NAD+ is a powerful molecule as we discussed in the last blog. NAD+ declines as we age and that decrease has been associated with the progression of many illnesses. NAD+ depletion specifically affects mitochondria, the energy center of every cell in your body.  When NAD+ levels are low your mitochondria’s ability to make energy is compromised.  It is well known that Neurodegenerative diseases, such as Parkinson’s Disease (PD) and MultiSystem Atrophy Cerebellar (MSA-C) are associated with energy production problems. Particular interest to me is Parkinson’s disease and NAD+, as my father suffers from Parkinson’s disease.

My father had a diagnosis of coronary artery disease over 20 years ago, and has been on Statin medication ever since. It is well known that statins deplete coenzyme Q levels in the body (read here for more information: which is one of the molecules involved in the hydrogen ion transport chain which I blogged about on Monday.

Statin use has been found to be a risk factor for the development of Parkinson’s disease for two reasons.  One is that ironically increased cholesterol levels are neuroprotective against Parkinson’s, thus lowering cholesterol levels may predispose to the disease (read more here:  Two, statin use has been found to reduce one of the most important cofactors in mitochondrial energy synthesis, CoEnzymeQ (please see the video link in Monday’s blog for a better understanding).  NAD+ and CoEnzymeQ work in unison during the generation of energy in your body’s mitochondria, the energy production site of your body).

A Dual proposed mechanism in which NAD+ can be therapeutic to patients with Parkinson’s disease, is that it also acts as a cofactor to the enzyme tyrosine phosphorylase that generates the neurotransmitter dopamine.  It is a deficiency of dopamine in the brain that leads to movement disorders such as Parkinson’s, and although studies have yet to definitively reveal evidence that NADH administration will boost the body’s own production of Dopamine, further research is underway given the clear connection between NAD+ levels and dopamine levels in our bodies.

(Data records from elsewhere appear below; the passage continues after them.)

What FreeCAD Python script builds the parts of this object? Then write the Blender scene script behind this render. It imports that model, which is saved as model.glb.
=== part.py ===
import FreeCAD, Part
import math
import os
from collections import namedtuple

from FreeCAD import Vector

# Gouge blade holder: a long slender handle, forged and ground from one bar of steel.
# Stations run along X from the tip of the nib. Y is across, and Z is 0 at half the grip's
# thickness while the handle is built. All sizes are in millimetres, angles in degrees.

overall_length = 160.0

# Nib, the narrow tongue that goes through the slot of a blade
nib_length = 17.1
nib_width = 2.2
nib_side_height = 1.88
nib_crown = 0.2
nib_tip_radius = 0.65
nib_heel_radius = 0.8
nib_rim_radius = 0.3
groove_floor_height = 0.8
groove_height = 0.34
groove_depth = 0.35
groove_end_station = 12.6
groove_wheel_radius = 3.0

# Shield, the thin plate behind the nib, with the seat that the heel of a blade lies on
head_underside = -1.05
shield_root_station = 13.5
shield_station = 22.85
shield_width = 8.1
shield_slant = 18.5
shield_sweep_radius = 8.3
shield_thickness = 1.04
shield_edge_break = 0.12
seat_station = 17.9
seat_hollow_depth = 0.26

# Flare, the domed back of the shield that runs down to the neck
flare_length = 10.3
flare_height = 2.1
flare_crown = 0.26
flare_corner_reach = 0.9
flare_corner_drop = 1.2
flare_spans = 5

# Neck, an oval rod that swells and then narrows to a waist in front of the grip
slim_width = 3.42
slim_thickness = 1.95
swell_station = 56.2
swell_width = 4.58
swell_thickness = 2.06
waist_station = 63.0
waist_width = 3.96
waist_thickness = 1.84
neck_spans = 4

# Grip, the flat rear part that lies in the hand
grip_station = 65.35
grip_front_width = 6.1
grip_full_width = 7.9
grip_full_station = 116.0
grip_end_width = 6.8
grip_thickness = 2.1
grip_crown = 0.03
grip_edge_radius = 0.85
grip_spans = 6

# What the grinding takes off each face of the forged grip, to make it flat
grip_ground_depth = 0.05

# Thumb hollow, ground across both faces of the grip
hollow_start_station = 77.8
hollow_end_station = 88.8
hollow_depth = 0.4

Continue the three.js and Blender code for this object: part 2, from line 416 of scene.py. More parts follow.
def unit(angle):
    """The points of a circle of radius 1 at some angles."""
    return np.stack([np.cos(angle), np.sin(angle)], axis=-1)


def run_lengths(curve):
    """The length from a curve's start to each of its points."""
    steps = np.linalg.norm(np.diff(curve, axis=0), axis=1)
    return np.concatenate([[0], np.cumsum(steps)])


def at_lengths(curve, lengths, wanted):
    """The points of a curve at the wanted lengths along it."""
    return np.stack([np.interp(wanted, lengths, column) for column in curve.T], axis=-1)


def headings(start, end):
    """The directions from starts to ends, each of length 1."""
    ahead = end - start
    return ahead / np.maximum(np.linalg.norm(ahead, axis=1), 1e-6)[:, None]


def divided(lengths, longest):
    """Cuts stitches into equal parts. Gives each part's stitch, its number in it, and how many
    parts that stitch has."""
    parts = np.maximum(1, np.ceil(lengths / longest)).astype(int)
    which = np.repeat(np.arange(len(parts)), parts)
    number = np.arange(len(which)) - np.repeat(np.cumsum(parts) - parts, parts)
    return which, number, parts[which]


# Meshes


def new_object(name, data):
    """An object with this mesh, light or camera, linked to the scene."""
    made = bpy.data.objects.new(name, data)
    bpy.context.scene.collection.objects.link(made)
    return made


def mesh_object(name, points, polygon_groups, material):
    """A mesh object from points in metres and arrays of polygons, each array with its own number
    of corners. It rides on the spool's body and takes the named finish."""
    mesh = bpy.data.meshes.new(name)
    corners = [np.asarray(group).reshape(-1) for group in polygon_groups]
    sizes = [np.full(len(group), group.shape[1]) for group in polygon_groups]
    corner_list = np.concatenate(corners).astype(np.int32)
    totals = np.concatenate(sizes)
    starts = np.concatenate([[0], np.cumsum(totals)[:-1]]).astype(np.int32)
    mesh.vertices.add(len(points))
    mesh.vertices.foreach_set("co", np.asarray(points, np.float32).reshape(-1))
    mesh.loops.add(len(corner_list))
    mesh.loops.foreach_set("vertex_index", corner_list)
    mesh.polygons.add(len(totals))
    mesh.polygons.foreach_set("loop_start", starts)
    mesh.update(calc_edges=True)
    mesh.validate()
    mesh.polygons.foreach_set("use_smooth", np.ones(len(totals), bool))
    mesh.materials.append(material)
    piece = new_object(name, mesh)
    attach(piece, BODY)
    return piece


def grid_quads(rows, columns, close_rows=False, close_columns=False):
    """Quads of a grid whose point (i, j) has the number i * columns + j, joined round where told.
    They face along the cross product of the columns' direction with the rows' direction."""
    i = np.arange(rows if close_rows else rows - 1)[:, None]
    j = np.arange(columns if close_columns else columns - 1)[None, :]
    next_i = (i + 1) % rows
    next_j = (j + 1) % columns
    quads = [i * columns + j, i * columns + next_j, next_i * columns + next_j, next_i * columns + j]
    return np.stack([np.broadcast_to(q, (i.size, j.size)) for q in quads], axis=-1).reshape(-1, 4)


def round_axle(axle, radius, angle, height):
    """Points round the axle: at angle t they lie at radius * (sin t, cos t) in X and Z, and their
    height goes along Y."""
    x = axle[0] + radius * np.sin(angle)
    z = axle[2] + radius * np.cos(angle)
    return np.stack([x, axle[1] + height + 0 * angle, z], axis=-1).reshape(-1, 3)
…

Furthermore, the loss of mitochondria in brain cells has also been found to be a risk factor for the development of Parkinson’s disease.  With NAD+ levels high and adequate throughout the body there is less chance of mitochondrial wasting and ultimately the development of diseases such as Parkinson’s disease (read more here:

Amazingly, NAD+ and CoenzymeQ administration has even been found to improve energy levels in chronic fatigue sufferers (reference: Antioxid Redox Signal. 2015 Mar 10;22(8):679-85. doi: 10.1089/ars.2014.6181. Epub 2014 Dec 18).

As cellular based medical techniques such as Regenerative Medicine become more and more popular, we must be sure to learn as much as we can from nutritional and functional medicine breakthroughs such as NAD+ administration to allow patients to fully heal and prevent disease and ultimately aging.